20. flyinglizard ◴[] No.45151986[source]
It's not about that. The first thing any investor wants to know, and almost goes without saying in the venture world, is that the team is committed. 996 puts on the show that everyone's all-in. All things equal, those who work harder will win. Investors won't audit your code, in many cases won't use your product and this is a dumb and simple proxy metric for the kind of work you're putting in. Especially now that AI reset the field and has a ton of startups dashing to the finish line to establish category dominance, investors are the Coliseum crowds that want to see modern day gladiators (their founders and teams) giving it all or die trying.
21. stonogo ◴[] No.45152349[source]
Yes, those investors. There are more of them than the well-informed kind.
22. abustamam ◴[] No.45152483[source]
Everyone thinks that they are special and that their take on X is special.

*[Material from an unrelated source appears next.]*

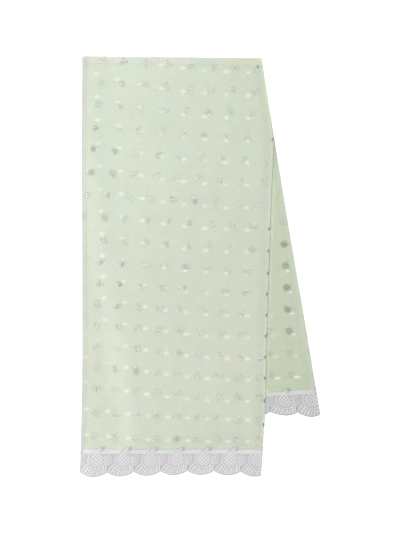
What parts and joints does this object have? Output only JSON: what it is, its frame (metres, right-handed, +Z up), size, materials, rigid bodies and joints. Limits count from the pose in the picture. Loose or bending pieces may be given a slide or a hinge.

Once in a while, they're right. Most of the time, by the definition of the law of averages, most of them are not.

Maybe I just have no ambition to become the next trillionaire because I'm lazy or whatever, but I am under no illusion that me or my team are exceptional. We're good. We get stuff done. We make money. Investors like us. Our customers like us. Our business partners like us. And many people here on HN are likely in a similar boat. Many without working 996.

23. abustamam ◴[] No.45152515[source]
I went to a seminar a lot of years back. The grifter on stage was hawking a product on how to invest in venture capital or something. The pitch was "got no money? Use other people's money! Pay $300 to learn how"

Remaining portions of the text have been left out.